Hacker News new | ask | show | jobs
by paulgerhardt 2597 days ago
In my experience zh.wikipedia.org is largely authored by Taiwanese residents. The quality is high but local narratives are often written with some bias not entirely unlike what one would expect from a displaced population resulting from a fairly recent civil war.
3 comments

The English version of Wikipedia is not free of bias either. Wikipedia is not a source of truth for everything out there.
When I see that articles about the same thing in different languages state different and incompatible numbers, then I always think that this is an obvious and easily solveable problem; separate the data from the language and reference it in the text. That way each language uses the same data. This shouldn't just be done with numbers, but with dates, and other easily convertible information.

Yes, this will create conflicts as to which information is correct, but Wikipedia has had this problem since forever, and deals with it.

This is currently being done on Wikidata for information that is more easily represented in a database.

https://www.wikidata.org

https://en.wikipedia.org/wiki/Wikidata

Some infoboxes on Wikipedia have values that are automatically synced to the related Wikidata entry.

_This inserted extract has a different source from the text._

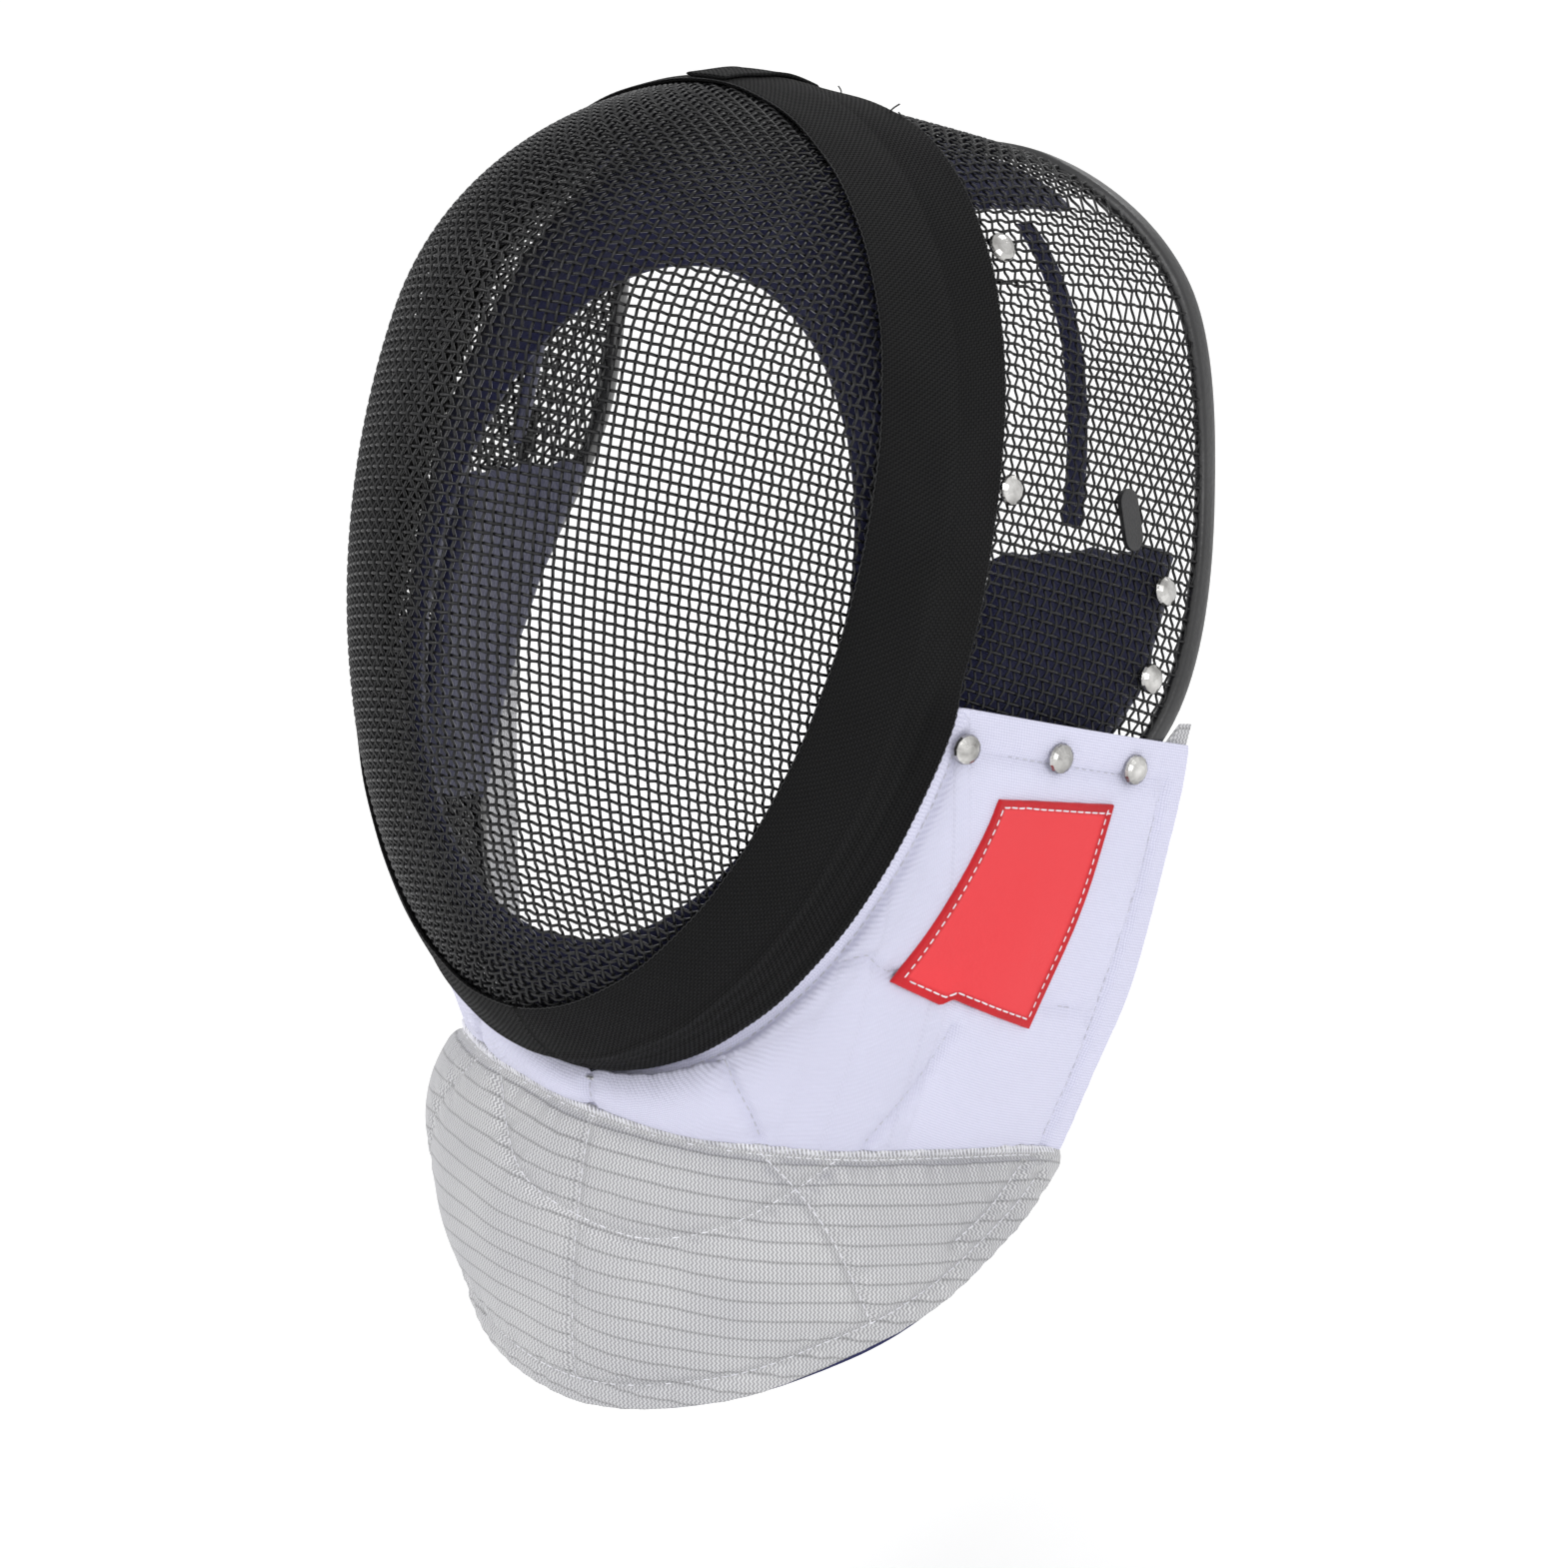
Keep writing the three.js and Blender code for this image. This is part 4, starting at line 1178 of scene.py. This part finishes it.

https://en.wikipedia.org/wiki/Infobox

The problem is that most data can never be verified. A source may never be fully accurate. A source could be a bunch of BS in the worst case. Even government data and media-based data frequently contradict each others.

For recent events we have already seen large press groups spreading misinformation. So when do you know when they actually produce facts or produce biased BS? At the end of the day somebody makes a call and we know nothing of their affiliations.

Wikipedia also has a notorious problem with "sources" that are written by the same person that's editing the article.
That's a horrible idea.

1. The surrounding text depends on the number it contains. By blindly replacing numbers in every language version, you get garbage like "Town A is the most populated place on the region at 10,000 inhabitants, followed by Town B at 11,000."

2. If you look at multiple language versions and they disagree, you know one of them must be incorrect and you should watch out for bias and outdated information. Forcing them to all have the same data takes away that feature.

3. Bias is rarely a problem with objectively checkable data. When the PRC publishes an encyclopedia, the issue with it is not that they'd get the date of Tiananmen Square wrong.

4. Requiring people to use and read some sort of placeholders instead of ordinary text greatly increases the barrier to entry.

I only use Wikipedia as a reference guideline for specific subjects I am not knowledgeable in. It does a fairly good job at providing that kind of information.
Very few Taiwanese today associate themselves with mainland. Less than 10% percent of the population were refugees two decades ago, and it is even less today, with second generation mainlanders being more or less assimilated.
It's not just zh / en problem. Probably it's every language problem.

Out of fun I compare some Russian vs English articles on controversial topics (e.g. Stalin / Nicholas II / etc). It's really interesting to see how it's different. In most cases it matches to the traditional point of view in native speaker community.